Big spending on a new plant even if it balloons past the budget isn’t what a dying company does. You don’t hear of collapsing companies hiring a new CEO focused on growth. And you definitely don’t see $2.8 billion in annual sales right before a shutdown.
For Darigold’s farmers, 2025 might feel like a tough year, mostly because they have to sacrifice short-term income for long-term cooperative gains. But the bet is that a newer, more efficient operation will mean better returns and stability down the road.
What To Watch Over the Next Year
Keep an eye on how quickly Darigold can ramp up efficiency at the new Pasco plant. If that plant starts delivering cost savings in the next year or two, there’s a chance that farmer payments could recover sooner than expected.
And see how the local job market in Chehalis and Spokane reacts, as the company puts more focus on upgrading facilities rather than just maintaining older ones. It shows whether Darigold’s really shrinking, or just reshuffling to stay relevant.

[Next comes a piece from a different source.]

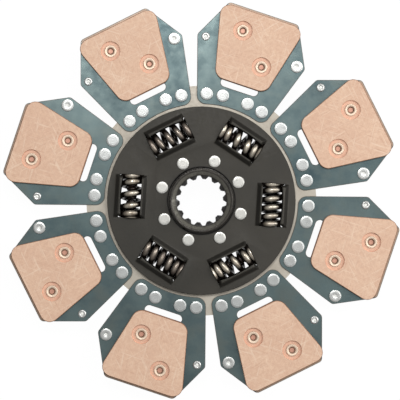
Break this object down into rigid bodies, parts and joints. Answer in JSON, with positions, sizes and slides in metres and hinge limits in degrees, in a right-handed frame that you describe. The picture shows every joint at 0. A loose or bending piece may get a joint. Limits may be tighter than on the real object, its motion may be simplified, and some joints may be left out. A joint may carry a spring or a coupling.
{
  "type": "clutch disc",
  "caption": "Clutch disc with a splined hub, spring-damped centre behind two cover plates, and flat paddles with metal friction pads on both sides.",
  "frame": {"origin": "on the axis of the spline, halfway through the carrier disc", "axes": "+Z along the axis towards the shorter end of the hub, +X across the disc to the picture's right, +Y to its top"},
  "size_m": [0.3468, 0.3468, 0.038],
  "materials": {
    "sintered_bronze": "matt sintered",
    "blued_steel": "blue-grey tempered, cloudy",
    "plain_steel": "satin",
    "black_steel": "dark phosphate, satin",
    "hub_steel": "oiled forging",
    "spring_steel": "satin wire",
    "rivet_steel": "bright, turned",
    "friction_lining": "matt"
  },
  "bodies": {
    "hub_assembly": {"splined_hub": "hub_steel", "front_cover_plate": "black_steel", "rear_cover_plate": "black_steel", "front_friction_ring": "friction_lining", "rear_friction_ring": "friction_lining", "hub_rivets": "rivet_steel", "damper_spring_1": "spring_steel", "damper_spring_2": "spring_steel", "damper_spring_3": "spring_steel", "damper_spring_4": "spring_steel", "damper_spring_5": "spring_steel", "damper_spring_6": "spring_steel", "inner_spring_2": "spring_steel", "inner_spring_4": "spring_steel", "inner_spring_6": "spring_steel"},
    "friction_disc": {"carrier_disc": "plain_steel", "front_segment_1": "blued_steel", "front_segment_2": "blued_steel", "front_segment_3": "blued_steel", "front_segment_4": "blued_steel", "front_segment_5": "blued_steel", "front_segment_6": "blued_steel", "front_segment_7": "blued_steel", "front_segment_8": "blued_steel", "front_pad_1": "sintered_bronze", "front_pad_2": "sintered_bronze", "front_pad_3": "sintered_bronze", "front_pad_4": "sintered_bronze", "front_pad_5": "sintered_bronze", "front_pad_6": "sintered_bronze", "front_pad_7": "sintered_bronze", "front_pad_8": "sintered_bronze", "rear_segment_1": "blued_steel", "rear_segment_2": "blued_steel", "rear_segment_3": "blued_steel", "rear_segment_4": "blued_steel", "rear_segment_5": "blued_steel", "rear_segment_6": "blued_steel", "rear_segment_7": "blued_steel", "rear_segment_8": "blued_steel", "rear_pad_1": "sintered_bronze", "rear_pad_2": "sintered_bronze", "rear_pad_3": "sintered_bronze", "rear_pad_4": "sintered_bronze", "rear_pad_5": "sintered_bronze", "rear_pad_6": "sintered_bronze", "rear_pad_7": "sintered_bronze", "rear_pad_8": "sintered_bronze", "carrier_rivets": "rivet_steel", "corner_rivets": "rivet_steel"}
  },
  "joints": [
    {"name": "damper_turn", "type": "hinge", "parent": "hub_assembly", "child": "friction_disc", "pos_m": [0, 0, 0], "axis": [0, 0, 1], "range_deg": [-7, 7], "stiffness_Nm_per_rad": 2000, "deforming": ["damper_spring_1", "damper_spring_2", "damper_spring_3", "damper_spring_4", "damper_spring_5", "damper_spring_6", "inner_spring_2", "inner_spring_4", "inner_spring_6"]}
  ]
}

Amy Humphreys stepping in as CEO will also say a lot about where the cooperative is heading over the next decade. Will she double down on exports, or maybe start investing even heavier in branded consumer products for Northwest shoppers? We’ll see.
Bottom Line: Darigold Isn’t Going Out of Business
To sum it up: Darigold’s not fading away or shutting down. In reality, the company’s switching gears modernizing, cutting some old fat, and tightening its belt to deal with higher costs. That’s a far cry from folding.
If you shop at Northwest grocery stores, you’ll keep seeing Darigold milk, butter, and eggnog on shelves. And if you’re part of one of the co-op’s family farms, you’re watching a tough adjustment play out, but one that still has a future.
In a year with headwinds and hard choices, Darigold is banking on new facilities and leadership shaking things up for the better. The cooperative’s still strong, still huge, and at least for now still very much in business.